MaaS事業に先立ち、ベトナムのタクシー大手マイリングループとの合弁により、都市間バスの運行を9月に始める。リアルタイムでの遠隔監視や運行管理センターなど、WILLERが日本で培った安全運行システムを導入。MaaSの基軸交通となる都市間移動サービスを日本品質でまずは北部で提供する。また、6月にはタクシーの配車アプリサービスを開始した。ハノイを運行エリアとするマイリンタクシー1,000台を対象としている。10月には最大都市ホーチミン市などを運行する5,000台に拡大し、2020年までにマイリンが保有する全車両1万6,000台を対象とする方針でいる。

WILLERは、ベトナムを皮切りに、シンガポール、マレーシア、インドネシア、フィリピン、タイなどの東南アジア諸国や台湾にもMaaSのサービスを順次拡大していく計画だ。

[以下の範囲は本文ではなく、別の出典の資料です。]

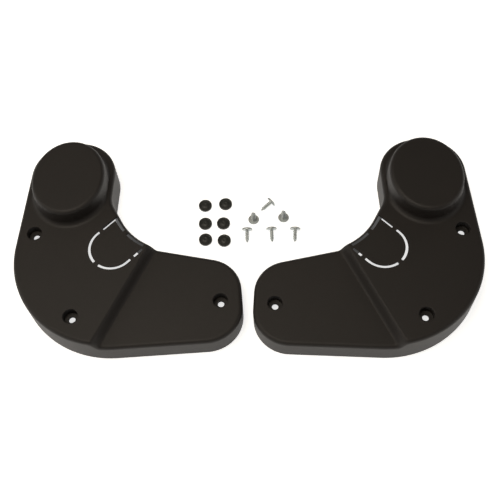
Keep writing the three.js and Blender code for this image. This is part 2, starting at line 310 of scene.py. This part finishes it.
coverShape = {
    "wall": 2.6,
    "footHeight": 26,
    "bodyHeight": 35.5,
    "edgeRound": 4,
    "rimRound": 0.5,  # along the open edge
    "footLength": 125,
    "bodyWidth": 225,
    "lobeTop": 238.8,
    "lobeShoulder": 9.7,
    "sideLean": 7.9,
    "slopeFoot": (-91.5, 90.4),
    "slopeHeading": 61,
    "slopeWidth": 5,
    "slopeSoft": 1.8,
    "toeIn": 3.2,
    "step": 2.4,  # between points along the edge, closer where the slope crosses it
}
bossShape = {
    "wide": 38.3,  # half widths
    "long": 45,
    "height": 55,
    "fromSide": 7.3,
    "fromTop": 14.3,
    "lean": -8,
    "draft": 1,
    "foot": 5.5,
    "round": 4.5,
    "sides": 120,
}
cupShape = {
    "outerY": 126.6,  # the outer cup, and its distance from the outer side
    "outerFromSide": 17.2,
    "lowerHeading": 239,  # the lower cup, from the sweep's centre
    "lowerFromSweep": 21.4,
    "lowerRibTurn": 80,
    "foot": (-21.4, 43),
    "radius": 7.2,
    "depth": 9,
    "lip": 0.8,
    "floor": 2.6,
    "hole": 3.25,
    "floorRound": 0.6,
    "under": 1.3,  # cups and ribs end this far inside the roof
    "ribThick": 2,
    "ribReach": 24,
    "ribFoot": 1,
}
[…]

フィンランドで始まった、公共交通やタクシーなどを組み合わせた効率の良い移動サービスを目指すMaaS。WILLERは、経済成長が著しい東南アジアでは、観光やビジネス旅行などで移動する人が増える一方、交通渋滞や交通事故が頻発し、移動上の安全・定時速達性・快適性を求める利用者の声が高まっており、MaaSに対するニーズは大きくなるとみている。

【メモ】

WILLERは、自動運転の実用化に向けた取り組みもシンガポールで進めている。オンデマンド型自動運転車の実証実験プロジェクトを西部ジュロンの公園「ジュロン・レイク・ガーデン」で実施。MRT(地下鉄・高架鉄道)東西線レイクサイド駅と公園南部の駐車場を結ぶ約2.5キロの区間を運行している。商用化に向け、利用者や近隣住民などの自動運転車に対する反応や、潜在ニーズを把握する狙いだ。